They possess a simple artificial intelligence and can act independently to support their user in combat. When not in use, they exhibit a childlike personality and provide much of the humor in the series, while also being used to elaborate on Shirow's philosophy and ideas. Their AI does not include typical safeguards as they are military hardware, but because they possess emotions, they are closely monitored for signs of instability. The Fuchikomas within Section 9 are synchronized nightly or after missions to share their experiences and allow the entire group to learn from them.
Mechanically, they have four legs and two simple hands with three fingers on extensible arms which double as machine guns. The "face" consists of a large main lens and two smaller sensors with a "mouth" below, which is commonly a grenade launcher but sometimes a heavier machine gun. The pilot sits in a hunched position inside a large posterior pod with interface cables leading to the standard ports in the user's neck for direct control, but the Fuchikoma can also be given orders to act without a pilot.

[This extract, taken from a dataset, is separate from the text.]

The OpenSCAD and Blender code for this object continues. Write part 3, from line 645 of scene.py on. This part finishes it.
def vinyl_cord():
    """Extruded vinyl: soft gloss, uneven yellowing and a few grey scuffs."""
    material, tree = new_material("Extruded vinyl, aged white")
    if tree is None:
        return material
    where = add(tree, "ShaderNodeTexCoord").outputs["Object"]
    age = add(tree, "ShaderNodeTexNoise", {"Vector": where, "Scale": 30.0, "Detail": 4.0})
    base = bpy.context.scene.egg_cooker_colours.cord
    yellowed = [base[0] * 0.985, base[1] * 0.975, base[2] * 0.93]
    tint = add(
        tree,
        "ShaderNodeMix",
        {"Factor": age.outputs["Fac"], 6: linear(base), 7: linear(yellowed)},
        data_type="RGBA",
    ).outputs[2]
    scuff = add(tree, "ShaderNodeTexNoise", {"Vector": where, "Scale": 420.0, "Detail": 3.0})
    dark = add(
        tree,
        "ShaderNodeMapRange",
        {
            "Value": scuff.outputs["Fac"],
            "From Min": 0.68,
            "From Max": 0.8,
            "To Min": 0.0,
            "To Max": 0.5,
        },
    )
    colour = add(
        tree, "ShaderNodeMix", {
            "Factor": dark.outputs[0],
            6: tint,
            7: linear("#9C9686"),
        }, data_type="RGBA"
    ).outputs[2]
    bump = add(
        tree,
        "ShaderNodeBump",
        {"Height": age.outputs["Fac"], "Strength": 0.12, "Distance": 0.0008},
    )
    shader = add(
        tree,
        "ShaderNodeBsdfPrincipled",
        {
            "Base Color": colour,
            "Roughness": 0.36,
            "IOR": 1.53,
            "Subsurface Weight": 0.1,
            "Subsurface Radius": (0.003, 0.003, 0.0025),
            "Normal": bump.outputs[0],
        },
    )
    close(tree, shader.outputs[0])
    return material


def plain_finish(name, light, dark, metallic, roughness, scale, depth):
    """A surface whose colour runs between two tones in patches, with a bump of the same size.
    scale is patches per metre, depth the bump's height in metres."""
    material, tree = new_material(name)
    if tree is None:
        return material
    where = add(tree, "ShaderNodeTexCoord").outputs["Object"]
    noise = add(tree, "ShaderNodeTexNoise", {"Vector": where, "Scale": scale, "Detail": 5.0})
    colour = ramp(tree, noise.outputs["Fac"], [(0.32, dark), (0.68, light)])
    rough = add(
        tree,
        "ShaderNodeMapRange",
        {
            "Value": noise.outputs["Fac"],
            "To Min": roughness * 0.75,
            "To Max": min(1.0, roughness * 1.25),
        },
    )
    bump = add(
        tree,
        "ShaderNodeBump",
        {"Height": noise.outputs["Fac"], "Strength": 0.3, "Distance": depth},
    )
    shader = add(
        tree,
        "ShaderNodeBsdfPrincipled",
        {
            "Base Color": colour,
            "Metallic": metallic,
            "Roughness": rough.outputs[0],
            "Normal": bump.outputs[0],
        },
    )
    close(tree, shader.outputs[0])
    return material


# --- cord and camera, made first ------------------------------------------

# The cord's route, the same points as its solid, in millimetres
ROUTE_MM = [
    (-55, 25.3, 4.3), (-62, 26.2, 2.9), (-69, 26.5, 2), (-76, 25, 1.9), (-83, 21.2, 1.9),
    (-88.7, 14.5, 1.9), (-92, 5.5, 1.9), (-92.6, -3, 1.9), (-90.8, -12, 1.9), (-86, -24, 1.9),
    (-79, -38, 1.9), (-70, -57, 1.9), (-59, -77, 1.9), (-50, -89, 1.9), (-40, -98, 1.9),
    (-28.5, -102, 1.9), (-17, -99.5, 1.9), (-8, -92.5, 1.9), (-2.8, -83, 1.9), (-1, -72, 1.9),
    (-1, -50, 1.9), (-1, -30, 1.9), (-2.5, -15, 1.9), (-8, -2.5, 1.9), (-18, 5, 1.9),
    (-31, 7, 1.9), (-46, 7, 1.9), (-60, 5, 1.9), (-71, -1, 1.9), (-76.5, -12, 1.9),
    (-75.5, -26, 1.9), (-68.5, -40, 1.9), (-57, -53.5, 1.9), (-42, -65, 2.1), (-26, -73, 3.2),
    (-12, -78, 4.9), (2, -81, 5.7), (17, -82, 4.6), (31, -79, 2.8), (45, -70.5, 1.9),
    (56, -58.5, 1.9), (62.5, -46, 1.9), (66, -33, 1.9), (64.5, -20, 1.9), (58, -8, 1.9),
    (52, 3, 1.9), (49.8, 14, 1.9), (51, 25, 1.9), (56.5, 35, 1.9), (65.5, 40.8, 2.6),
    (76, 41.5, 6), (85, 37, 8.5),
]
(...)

They can handle many different types of terrain, and are able to walk up walls, rappel, walk, or extend wheels from their feet to drive. They are also submersible.

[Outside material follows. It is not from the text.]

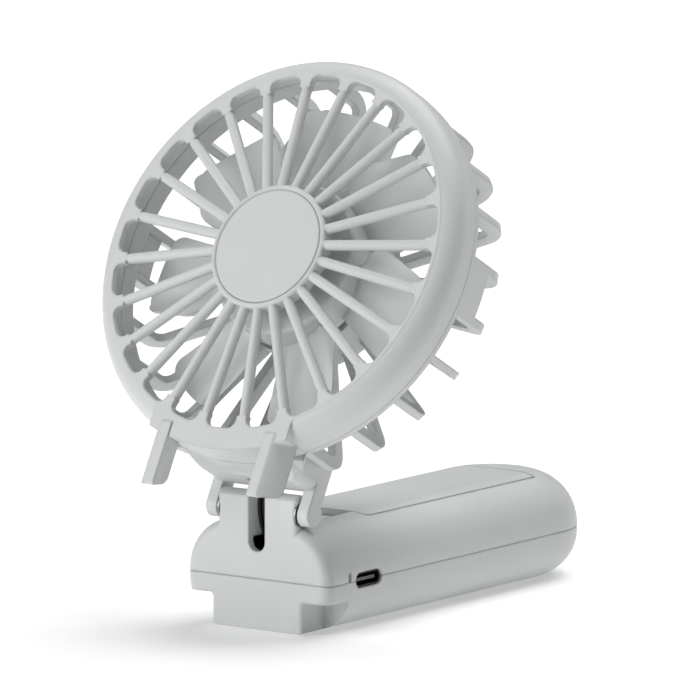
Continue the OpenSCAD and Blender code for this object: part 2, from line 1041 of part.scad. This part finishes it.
// A wall that closes the gap between the two ribs at the widest part of the ring
module side_lug() {
    half = guard_r * sin(pitch / 2);
    intersection() {
        hub_tube(guard_r - 2.2, guard_r, guard_z - 6.6, guard_z + 0.1);
        box([30, -half, guard_z - 7], [guard_r + 1, half, guard_z + 1]);
    }
}

// The neck block under the ring, with the two hinge ears behind it
module neck() {
    difference() {
        union() {
            intersection() {
                translate([0, 0, block_back])
                    linear_extrude(neck_front - block_back)
                        block_outline();
                neck_plan();
                neck_side();
            }
            intersection() {
                hub_disc(chin_r, block_taper, neck_front);
                neck_plan();
            }
            both_sides()
                ear();
        }
        hub_disc(throat_r, -40, 0);
    }
}

// The neck seen from the front
module block_outline() {
    corner = 2.4;
    top = block_top + 1.5;
    translate([-chin_x, block_bottom + corner])
        square([2 * chin_x, top - block_bottom - corner]);
    translate([corner - block_x, block_bottom])
        square([2 * (block_x - corner), top - block_bottom]);
    for (s = [-1, 1])
        translate([s * (block_x - corner), block_bottom + corner])
            circle(r = corner);
}

// The neck seen from above: it narrows from the width of the chin to the block
module neck_plan() {
    translate([0, block_top, 0])
        rotate([90, 0, 0])
            linear_extrude(block_top - block_bottom + 1)
                polygon([[-chin_x, neck_front], [-block_x, block_taper], [-block_x, block_back],
                    [block_x, block_back], [block_x, block_taper], [chin_x, neck_front]]);
}

// The neck seen from the side: its underside slopes down from the chin to the block
module neck_side() {
    translate([-chin_x - 1, 0, 0])
        rotate([0, 90, 0])
            linear_extrude(2 * chin_x + 2)
                polygon([[-neck_front, block_top + 2], [-neck_front, block_bottom + 2.6],
                    [-block_taper, block_bottom], [-block_back, block_bottom], [-block_back, block_top + 2]]);
}

module ear() {
    on_hinge(ear_in)
        cylinder(r = ear_r, h = ear_out - ear_in);
    box([ear_in, -hub_rise, -head_deep - ear_back], [ear_out, block_top, -head_deep + ear_r]);
}

// A frame on the hinge axis, with Z pointing outward along it from x
module on_hinge(x) {
    translate([x, -hub_rise, -head_deep])
        rotate([0, 90, 0])
            children();
}

module guard_screw_cut() {
    guard_screw_line() {
        cylinder(r = screw_r + 0.1, h = 9);
        mirror([0, 0, 1])
            cylinder(r = 1.75, h = 14);
    }
}

module guard_screws() {
    color(steel)
        hub_frame()
            both_sides()
                guard_screw_line()
                    rotate([180, 0, 0])
                        screw(0, 0, 0, 1.55, 0.9, 8.6);
}

// ---- Motor ----
module motor_can() {
    color(steel)
        hub_frame()
            difference() {
                hub_disc(can_r, can_back, can_front);
                hub_disc(can_r - 0.8, can_back - 1, can_front - 0.8);
                hub_disc(3, can_front - 1, can_front + 1);
            }
}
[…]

Fuchikomas appear in the graphic novel of Ghost in the Shell (Kōkaku Kidō-tai) and a PlayStation game of the same name, where the player spends the entire game playing as a member of Motoko Kusanagi's team, who is inside a Fuchikoma at all times.
In the TV series Ghost in the Shell: Stand Alone Complex, they are replaced by Tachikomas which act similarly, but look different, standing taller, and instead of a single large "eye" lens, they have 4 independent rotating sensor pods with 3 sensors each. The AI of Tachikomas is considerably more advanced.
At the end of the TV series Ghost in the Shell: S.A.C. 2nd GIG the Tachikomas sacrifice their AI's in order to prevent a nuclear detonation. They are replaced by Fuchikoma/Tachikoma hybrids, referred to as Uchikomas. There is some controversy over this name, as the Bandai DVDs refer to these tanks as "Fuchikoma", due to a misunderstanding dealing with the pronunciation of the "hu/fu" sound and comic source. However, all artbook and model kit resources clearly label these hybrid machines "Uchikoma".